My understanding is that about 2 billion humans have been vaccinated, but even the 2 dose mRNA vaccines only reduce the chance of infection from Delta by maybe 2/3 (however the vaccines are far more effective at preventing severe disease, hospitalization and death). So theres going to be a lot of infections in vaccinated people.

Can it mathematically be determined how many vaccinated people need to be infected before the virus mutates and develops a spike protein that is more resistant to the vaccine?

Also if the vaccine means you’re more likely to get a mild or asymptomatic illness, does that mean your body is producing far fewer viral particles and as a result, far fewer chances of infection? I’m not sure how many covid viruses your body makes, but as an example if you get a common cold doesn’t your body eventually produce several hundred trillion viral particles between the first sign of infection and when the infection is over? Would vaccinated people only produce a fraction of the normal number due to fewer infected cells and the virus clearing up faster? An unvaccinated person who produces (as a guess) a quadrillion viral particles has more chances for mutation than a vaccinated person who maybe (as a guess) only produces 100 trillion viral particles.

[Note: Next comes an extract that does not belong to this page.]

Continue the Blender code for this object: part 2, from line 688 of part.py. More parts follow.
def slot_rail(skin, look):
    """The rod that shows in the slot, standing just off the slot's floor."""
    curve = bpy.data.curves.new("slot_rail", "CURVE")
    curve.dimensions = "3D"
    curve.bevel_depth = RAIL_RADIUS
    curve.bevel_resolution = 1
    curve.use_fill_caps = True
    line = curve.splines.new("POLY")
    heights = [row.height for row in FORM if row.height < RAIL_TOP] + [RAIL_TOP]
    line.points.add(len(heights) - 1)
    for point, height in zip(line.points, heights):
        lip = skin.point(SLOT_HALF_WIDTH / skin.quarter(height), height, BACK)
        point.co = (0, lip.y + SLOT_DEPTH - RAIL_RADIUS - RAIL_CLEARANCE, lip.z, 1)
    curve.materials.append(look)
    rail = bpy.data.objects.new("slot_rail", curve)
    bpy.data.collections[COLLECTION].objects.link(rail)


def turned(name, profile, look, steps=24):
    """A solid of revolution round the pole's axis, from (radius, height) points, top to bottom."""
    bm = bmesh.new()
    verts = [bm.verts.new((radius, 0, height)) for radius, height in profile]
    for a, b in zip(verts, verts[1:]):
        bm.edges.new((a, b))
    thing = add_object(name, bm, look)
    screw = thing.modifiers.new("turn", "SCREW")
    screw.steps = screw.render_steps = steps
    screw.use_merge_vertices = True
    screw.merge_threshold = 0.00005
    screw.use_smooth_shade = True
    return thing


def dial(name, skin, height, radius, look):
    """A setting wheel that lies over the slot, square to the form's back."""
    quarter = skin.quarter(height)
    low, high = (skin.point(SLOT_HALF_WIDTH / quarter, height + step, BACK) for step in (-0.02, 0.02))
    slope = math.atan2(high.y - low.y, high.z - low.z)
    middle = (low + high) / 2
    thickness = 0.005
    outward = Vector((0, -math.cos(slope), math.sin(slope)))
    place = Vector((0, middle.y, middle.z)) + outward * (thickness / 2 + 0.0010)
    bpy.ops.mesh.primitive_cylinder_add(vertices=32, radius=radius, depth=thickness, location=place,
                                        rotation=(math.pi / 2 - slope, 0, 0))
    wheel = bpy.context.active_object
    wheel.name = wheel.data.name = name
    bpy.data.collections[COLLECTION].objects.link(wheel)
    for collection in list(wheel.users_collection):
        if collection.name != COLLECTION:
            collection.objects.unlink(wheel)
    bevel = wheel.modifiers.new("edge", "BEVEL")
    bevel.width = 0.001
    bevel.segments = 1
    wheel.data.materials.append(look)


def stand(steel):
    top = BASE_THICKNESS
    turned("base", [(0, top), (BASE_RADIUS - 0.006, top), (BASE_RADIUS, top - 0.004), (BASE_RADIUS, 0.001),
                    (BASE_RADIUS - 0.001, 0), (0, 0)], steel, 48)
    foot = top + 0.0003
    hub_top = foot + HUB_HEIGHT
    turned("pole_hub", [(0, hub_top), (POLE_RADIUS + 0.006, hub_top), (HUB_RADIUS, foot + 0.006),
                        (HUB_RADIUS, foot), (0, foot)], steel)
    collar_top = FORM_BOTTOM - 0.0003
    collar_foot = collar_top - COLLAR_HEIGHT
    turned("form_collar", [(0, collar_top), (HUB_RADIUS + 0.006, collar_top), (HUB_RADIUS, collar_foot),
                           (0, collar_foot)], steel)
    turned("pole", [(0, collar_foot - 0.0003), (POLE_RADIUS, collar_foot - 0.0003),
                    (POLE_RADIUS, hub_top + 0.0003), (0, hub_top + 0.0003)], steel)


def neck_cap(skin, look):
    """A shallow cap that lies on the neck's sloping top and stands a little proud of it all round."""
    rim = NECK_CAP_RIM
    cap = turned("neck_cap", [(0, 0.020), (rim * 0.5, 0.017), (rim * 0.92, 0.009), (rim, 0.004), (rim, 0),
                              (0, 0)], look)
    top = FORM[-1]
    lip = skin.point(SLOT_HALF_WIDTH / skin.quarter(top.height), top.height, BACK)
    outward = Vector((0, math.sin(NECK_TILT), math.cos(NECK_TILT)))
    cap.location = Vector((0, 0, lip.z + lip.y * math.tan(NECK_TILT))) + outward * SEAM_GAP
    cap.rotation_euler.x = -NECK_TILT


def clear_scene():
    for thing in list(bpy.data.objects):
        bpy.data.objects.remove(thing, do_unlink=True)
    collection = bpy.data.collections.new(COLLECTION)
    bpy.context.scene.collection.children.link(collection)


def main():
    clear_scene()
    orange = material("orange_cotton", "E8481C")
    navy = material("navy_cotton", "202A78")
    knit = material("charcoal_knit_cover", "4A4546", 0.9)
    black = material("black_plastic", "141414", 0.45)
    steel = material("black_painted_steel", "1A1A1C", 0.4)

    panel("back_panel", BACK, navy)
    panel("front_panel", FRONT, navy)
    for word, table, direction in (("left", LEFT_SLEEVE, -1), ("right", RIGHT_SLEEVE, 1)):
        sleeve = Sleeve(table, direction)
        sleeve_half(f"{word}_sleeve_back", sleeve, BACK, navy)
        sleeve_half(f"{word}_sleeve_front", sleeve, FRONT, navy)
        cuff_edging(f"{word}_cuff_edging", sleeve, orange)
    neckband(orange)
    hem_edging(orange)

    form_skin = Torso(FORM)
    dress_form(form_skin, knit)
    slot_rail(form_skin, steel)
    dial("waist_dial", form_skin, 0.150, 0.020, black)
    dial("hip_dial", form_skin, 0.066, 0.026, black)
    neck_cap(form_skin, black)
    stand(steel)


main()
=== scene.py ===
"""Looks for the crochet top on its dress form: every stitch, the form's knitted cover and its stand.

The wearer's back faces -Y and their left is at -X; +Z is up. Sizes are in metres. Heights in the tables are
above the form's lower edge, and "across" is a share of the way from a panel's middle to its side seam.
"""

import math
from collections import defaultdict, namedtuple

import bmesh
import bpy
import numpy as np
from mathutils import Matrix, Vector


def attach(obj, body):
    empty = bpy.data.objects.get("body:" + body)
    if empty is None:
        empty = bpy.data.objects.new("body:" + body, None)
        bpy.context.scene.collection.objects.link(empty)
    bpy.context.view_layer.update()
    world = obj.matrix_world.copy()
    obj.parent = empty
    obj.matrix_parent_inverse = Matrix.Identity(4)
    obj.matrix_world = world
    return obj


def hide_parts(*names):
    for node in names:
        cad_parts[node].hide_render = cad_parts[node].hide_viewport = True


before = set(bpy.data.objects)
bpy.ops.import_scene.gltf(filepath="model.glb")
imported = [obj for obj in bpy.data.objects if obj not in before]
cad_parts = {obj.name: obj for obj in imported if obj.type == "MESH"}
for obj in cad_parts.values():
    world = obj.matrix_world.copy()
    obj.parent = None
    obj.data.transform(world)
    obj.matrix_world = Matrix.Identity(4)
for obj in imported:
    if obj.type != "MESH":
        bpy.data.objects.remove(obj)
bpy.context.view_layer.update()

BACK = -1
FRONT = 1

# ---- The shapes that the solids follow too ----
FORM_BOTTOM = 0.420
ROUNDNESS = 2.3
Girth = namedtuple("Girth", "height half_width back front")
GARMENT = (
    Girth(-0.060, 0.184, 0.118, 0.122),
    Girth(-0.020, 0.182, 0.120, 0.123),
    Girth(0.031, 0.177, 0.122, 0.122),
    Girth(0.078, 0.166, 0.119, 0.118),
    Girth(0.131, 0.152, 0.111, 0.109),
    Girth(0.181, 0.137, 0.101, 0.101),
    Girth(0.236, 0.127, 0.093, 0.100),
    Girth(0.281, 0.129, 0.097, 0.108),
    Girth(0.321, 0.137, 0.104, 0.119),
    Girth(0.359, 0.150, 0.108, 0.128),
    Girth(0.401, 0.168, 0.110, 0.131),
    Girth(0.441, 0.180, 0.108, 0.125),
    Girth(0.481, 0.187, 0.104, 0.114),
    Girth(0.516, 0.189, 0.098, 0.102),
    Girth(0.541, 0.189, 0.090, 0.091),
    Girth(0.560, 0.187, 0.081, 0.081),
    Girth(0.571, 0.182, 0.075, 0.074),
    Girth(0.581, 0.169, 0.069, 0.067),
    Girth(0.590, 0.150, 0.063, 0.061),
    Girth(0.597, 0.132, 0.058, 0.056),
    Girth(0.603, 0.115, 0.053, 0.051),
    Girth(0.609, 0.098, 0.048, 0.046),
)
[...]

Basically, is there a reasonable ability to predict that X number of vaccinated people need to catch Delta before genetic mutation Y that reduces the effectiveness of a vaccine by a meaningful amount is evolved?

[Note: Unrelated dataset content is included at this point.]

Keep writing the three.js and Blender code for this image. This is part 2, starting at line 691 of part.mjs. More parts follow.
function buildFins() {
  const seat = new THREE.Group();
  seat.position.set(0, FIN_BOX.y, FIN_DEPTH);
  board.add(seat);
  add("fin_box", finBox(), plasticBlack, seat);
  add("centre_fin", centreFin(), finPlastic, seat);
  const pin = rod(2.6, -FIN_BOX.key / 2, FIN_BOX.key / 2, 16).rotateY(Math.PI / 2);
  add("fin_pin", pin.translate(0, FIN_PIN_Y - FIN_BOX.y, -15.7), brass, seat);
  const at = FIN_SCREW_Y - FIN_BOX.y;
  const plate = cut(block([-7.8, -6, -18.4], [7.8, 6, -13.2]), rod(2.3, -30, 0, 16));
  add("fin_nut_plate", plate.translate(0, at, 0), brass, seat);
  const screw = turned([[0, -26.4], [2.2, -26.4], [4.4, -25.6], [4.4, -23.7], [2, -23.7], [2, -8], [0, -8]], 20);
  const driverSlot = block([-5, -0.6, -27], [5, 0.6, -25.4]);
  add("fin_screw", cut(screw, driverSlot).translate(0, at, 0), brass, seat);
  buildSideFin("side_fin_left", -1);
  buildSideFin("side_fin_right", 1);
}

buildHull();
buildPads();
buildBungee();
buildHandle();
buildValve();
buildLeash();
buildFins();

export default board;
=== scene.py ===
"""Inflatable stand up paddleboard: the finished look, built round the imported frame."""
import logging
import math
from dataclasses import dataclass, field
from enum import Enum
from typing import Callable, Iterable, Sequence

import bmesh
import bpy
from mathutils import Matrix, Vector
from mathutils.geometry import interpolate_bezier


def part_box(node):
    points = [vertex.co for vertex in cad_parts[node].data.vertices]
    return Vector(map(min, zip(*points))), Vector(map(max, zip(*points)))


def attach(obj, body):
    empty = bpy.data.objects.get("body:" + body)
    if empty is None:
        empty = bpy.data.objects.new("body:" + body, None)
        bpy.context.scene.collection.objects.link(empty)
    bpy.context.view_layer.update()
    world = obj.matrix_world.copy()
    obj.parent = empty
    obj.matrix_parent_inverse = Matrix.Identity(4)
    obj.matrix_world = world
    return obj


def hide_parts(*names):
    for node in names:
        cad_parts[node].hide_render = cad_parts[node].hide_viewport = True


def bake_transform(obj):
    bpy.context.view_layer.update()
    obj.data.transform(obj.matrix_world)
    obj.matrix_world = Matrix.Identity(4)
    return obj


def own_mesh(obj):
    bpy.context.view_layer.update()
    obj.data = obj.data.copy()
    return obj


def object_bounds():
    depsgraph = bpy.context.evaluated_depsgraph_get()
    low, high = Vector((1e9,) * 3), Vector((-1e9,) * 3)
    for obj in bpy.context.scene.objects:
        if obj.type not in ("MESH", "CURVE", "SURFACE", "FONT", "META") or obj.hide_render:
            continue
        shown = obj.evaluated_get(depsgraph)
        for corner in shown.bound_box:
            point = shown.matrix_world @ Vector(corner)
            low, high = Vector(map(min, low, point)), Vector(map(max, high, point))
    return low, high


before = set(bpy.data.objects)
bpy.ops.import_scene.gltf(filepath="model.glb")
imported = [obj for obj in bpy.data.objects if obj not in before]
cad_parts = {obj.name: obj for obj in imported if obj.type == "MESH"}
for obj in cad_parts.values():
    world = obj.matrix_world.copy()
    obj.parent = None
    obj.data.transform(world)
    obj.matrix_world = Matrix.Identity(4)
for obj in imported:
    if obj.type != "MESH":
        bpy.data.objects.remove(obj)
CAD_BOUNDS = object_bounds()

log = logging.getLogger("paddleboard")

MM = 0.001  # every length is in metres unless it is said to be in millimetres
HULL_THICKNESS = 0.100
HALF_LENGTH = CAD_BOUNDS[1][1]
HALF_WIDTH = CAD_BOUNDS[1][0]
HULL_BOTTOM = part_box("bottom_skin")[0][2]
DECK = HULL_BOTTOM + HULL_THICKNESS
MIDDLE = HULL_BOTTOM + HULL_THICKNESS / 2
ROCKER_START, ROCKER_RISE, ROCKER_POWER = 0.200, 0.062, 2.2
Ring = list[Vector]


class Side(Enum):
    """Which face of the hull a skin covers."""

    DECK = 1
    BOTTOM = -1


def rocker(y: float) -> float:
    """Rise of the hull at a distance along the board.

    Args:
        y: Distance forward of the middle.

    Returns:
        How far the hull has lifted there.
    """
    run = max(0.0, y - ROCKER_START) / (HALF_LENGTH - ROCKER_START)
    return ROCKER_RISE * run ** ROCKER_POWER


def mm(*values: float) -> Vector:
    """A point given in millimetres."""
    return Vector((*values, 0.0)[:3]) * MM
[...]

Also does it depend on the vaccine? Will mutations that work against the AZ vaccine also work against the pfizer vaccine, or are the antibodies slightly different?

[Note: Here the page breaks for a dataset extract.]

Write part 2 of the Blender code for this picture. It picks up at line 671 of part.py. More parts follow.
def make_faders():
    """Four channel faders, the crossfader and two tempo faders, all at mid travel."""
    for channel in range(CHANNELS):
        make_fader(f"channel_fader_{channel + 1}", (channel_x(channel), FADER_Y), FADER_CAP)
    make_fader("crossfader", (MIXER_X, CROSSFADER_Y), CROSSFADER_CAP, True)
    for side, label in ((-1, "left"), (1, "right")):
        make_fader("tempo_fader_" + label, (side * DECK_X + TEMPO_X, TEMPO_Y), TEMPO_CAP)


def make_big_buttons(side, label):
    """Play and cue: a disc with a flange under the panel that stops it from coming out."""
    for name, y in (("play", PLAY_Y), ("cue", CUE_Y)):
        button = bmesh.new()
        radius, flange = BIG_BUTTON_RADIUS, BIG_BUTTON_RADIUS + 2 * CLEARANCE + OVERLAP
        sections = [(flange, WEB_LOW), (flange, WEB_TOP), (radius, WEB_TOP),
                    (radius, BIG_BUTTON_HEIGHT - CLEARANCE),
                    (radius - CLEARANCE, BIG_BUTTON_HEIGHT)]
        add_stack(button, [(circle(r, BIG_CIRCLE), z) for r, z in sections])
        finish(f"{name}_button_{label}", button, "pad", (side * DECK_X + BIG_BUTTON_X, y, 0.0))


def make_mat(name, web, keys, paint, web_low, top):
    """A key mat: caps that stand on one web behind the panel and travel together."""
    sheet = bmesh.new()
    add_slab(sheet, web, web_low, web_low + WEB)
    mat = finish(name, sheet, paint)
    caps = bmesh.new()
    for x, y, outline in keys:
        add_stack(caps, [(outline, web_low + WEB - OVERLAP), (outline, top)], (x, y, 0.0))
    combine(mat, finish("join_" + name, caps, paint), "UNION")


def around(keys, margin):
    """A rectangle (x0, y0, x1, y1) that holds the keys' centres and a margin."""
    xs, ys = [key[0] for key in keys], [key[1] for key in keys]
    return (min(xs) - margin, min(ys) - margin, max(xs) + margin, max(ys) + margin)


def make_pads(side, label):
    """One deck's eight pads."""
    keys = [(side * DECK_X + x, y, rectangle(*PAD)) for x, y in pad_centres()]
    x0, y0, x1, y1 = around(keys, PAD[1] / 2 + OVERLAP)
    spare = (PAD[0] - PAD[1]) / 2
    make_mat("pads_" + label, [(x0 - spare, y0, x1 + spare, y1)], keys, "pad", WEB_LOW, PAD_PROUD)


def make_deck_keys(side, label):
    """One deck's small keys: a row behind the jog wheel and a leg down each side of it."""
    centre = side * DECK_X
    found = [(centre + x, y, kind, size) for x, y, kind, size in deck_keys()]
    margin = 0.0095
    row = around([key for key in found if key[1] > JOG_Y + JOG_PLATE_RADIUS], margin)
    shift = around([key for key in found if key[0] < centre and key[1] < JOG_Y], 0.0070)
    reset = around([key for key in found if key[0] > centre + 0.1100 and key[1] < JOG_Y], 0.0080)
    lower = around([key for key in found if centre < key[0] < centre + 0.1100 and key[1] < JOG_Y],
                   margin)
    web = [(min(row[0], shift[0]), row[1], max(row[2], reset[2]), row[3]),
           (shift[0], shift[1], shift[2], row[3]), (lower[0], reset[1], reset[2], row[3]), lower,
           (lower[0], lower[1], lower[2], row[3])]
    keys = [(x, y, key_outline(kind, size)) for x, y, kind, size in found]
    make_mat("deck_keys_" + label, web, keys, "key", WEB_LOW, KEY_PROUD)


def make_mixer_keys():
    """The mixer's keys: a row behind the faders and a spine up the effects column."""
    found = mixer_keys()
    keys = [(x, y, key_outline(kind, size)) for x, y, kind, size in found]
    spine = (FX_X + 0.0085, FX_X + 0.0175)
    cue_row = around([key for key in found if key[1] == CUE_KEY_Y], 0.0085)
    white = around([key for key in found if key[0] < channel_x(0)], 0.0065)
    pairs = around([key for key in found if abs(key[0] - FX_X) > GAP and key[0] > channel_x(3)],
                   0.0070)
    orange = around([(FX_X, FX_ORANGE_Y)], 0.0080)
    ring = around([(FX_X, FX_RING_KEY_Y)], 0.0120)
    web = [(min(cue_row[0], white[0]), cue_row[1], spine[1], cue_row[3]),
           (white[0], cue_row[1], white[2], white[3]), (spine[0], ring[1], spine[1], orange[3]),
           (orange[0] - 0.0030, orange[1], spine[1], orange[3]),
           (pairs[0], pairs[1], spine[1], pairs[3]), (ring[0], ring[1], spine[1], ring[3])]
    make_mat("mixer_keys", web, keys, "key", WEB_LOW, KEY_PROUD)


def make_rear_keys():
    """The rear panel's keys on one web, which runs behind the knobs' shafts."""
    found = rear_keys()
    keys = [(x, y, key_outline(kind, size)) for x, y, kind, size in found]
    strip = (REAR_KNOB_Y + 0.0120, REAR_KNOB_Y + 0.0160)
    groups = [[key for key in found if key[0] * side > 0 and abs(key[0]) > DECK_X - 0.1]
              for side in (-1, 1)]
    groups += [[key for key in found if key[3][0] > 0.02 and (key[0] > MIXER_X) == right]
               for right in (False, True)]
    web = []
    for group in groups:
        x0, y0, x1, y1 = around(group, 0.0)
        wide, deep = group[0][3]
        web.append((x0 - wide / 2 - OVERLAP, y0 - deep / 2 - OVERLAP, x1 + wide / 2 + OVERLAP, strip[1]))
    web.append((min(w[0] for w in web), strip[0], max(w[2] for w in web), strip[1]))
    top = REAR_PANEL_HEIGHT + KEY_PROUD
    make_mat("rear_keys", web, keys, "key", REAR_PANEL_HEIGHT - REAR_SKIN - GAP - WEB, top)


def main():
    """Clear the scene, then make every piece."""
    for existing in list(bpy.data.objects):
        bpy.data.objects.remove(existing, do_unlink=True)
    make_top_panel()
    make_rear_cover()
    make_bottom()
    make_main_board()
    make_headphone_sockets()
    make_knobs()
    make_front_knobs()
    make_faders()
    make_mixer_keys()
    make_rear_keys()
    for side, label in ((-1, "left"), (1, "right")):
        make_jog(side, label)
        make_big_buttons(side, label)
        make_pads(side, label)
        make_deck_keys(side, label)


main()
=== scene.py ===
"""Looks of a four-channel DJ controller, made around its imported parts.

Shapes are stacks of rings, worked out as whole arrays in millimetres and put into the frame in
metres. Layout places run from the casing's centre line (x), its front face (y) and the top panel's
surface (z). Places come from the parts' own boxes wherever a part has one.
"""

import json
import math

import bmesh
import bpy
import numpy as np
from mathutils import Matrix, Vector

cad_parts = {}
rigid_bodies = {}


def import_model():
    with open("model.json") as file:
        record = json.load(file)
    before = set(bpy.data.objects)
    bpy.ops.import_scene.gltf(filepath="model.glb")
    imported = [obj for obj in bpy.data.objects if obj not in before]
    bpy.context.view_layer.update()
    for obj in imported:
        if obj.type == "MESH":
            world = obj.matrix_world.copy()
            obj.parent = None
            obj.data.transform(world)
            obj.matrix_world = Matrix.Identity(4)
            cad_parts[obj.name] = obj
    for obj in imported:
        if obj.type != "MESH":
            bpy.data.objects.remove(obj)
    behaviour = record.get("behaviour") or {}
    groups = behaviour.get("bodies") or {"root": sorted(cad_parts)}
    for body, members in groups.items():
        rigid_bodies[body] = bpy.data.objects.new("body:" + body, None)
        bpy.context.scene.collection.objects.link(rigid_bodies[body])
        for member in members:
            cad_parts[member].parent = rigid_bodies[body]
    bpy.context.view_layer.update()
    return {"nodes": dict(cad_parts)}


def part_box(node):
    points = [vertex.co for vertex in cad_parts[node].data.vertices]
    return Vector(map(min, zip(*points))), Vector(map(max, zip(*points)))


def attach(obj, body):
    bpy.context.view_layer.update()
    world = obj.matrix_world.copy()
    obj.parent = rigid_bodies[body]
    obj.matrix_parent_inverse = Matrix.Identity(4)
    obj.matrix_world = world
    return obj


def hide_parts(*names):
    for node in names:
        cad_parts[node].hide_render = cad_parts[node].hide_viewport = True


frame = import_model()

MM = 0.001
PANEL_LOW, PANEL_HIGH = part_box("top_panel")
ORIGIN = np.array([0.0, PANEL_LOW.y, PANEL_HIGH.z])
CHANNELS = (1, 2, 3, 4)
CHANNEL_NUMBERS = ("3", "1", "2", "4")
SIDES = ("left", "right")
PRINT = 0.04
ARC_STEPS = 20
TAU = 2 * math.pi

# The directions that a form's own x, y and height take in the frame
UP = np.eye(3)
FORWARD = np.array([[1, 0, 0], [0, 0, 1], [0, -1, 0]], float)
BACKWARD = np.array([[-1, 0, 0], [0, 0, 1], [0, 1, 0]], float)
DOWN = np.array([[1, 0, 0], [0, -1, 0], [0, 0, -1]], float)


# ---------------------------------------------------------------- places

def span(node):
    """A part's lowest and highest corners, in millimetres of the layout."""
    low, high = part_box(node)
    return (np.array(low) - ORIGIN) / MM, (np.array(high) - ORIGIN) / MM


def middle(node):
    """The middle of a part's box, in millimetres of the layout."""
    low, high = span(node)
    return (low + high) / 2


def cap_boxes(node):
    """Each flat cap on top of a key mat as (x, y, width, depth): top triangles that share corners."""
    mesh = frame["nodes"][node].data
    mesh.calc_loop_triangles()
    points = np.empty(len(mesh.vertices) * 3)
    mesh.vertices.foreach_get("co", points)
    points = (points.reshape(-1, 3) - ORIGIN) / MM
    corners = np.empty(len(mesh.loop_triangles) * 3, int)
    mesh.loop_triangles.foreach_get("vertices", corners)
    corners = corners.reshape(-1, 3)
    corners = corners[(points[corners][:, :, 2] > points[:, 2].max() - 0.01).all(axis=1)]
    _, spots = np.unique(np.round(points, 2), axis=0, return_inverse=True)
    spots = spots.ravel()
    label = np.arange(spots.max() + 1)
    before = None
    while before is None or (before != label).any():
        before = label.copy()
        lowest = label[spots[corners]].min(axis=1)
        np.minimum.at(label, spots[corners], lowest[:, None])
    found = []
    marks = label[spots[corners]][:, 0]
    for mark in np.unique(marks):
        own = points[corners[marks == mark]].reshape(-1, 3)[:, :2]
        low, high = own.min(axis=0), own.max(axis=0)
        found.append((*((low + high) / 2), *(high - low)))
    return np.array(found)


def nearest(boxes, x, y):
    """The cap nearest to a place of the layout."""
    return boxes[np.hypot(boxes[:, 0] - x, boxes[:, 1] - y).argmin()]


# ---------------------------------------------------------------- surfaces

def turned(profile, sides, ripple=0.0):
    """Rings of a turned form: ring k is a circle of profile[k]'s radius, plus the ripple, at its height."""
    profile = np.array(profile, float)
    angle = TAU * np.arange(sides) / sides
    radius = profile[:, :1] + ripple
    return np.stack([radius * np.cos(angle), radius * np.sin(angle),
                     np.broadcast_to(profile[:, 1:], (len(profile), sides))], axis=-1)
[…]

Early days yet, but generally speaking vaccines which rely on exposing the immune system to just some parts of a pathogen (like BionTech, Moderna, Astra Zeneca, Sputnik V) tend to be more susceptible to variants than whole Virus vaccines.
We have seen some evidence of that, the aforementioned vaccines are essentially worthless with one shot against the Delta variant (versus about 80% or so for the wild pathogen) and about 60%-70% effective with two shots (95% for two shots for wild disease).

Not seen any published numbers but the whole virus vaccines seem to have maintained efficacy at around the same levels (70%) even with the new variant numbers, going by outbreaks in Chile and Indonesia.

With numbers context is important Pfizer, Moderna trials only reported symptomatic cases while some of the much reported low efficacy Chinese vaccines numbers included asymptomatic and mildly symptomatic cases.

That said I was a betting man, I would say prepare for needing boosters within a year or so.

It seems to me like the OP might be slightly confused with regards to the causality here. More vaccinated people doesn’t make it more likely that the virus will mutate into a vaccine-resistant strain. It makes it less likely. There’s a chance of mutation at every instance of virus replication, and the nature of those mutations is pretty much random. Whether they’re helpful or harmful to the virus, with or without regards to vaccines, is a matter of chance. More vaccinated people equals fewer infections equals fewer rolls of the mutation dice equals less chance of a mutation that results in vaccine resistance.

However, if a vaccine-resistant mutation does occur, high numbers of vaccinated people make it more likely that the ensuing strain will become the dominant one, even if it would less virulent than competing strains in an unvaccinated population.

Wouldn’t antibodies produced by a vaccine create selection pressure for the virus to evolve in ways that make it resistant to vaccine produced antibodies?

I believe the mRNA vaccines are about 66% effective at preventing infection from Delta covid. Which is better than nothing, but it still means endless millions will catch the virus even with a vaccination. This gives the virus a chance to mutate in an environment with antibodies.

1.66% effective at symptomatic covid. They are probably substantially less effective at preventing asymptomatic infections and much much more effective in preventing hospitalisation and disease.
2. A mutation which can defeat all vaccines is….nothing special. Probably many such variants about now.What’s problematic would be one which can defeat all vaccines AND is as infectious and causes similar or higher morbidity.

And in a major “FUCK” out of Israel is seems that Pfizer efficiency drops for two shots drops into the teens at 6 months or so.
@Alessan when did you get vaccinated?

The virus will mutate both among vaccinated and unvaccinated, with the latter group being far more likely to produce a vaccine-beating strain. Mutations are defective attempts to make copies of itself. They’re actually ‘mistakes’, accidents. Most of these defective copies are just that - defective. They end up being duds that harm nobody. But when you have millions upon millions of new infections, a few of those copies are going to have the ability to put pressure on the vaccine regime. First through more efficient transmissibility, and then some variants might have the added ability to get around antibodies and either overwhelm the immune system through sheer viral load or perhaps stealthily attacking the immune system in other ways.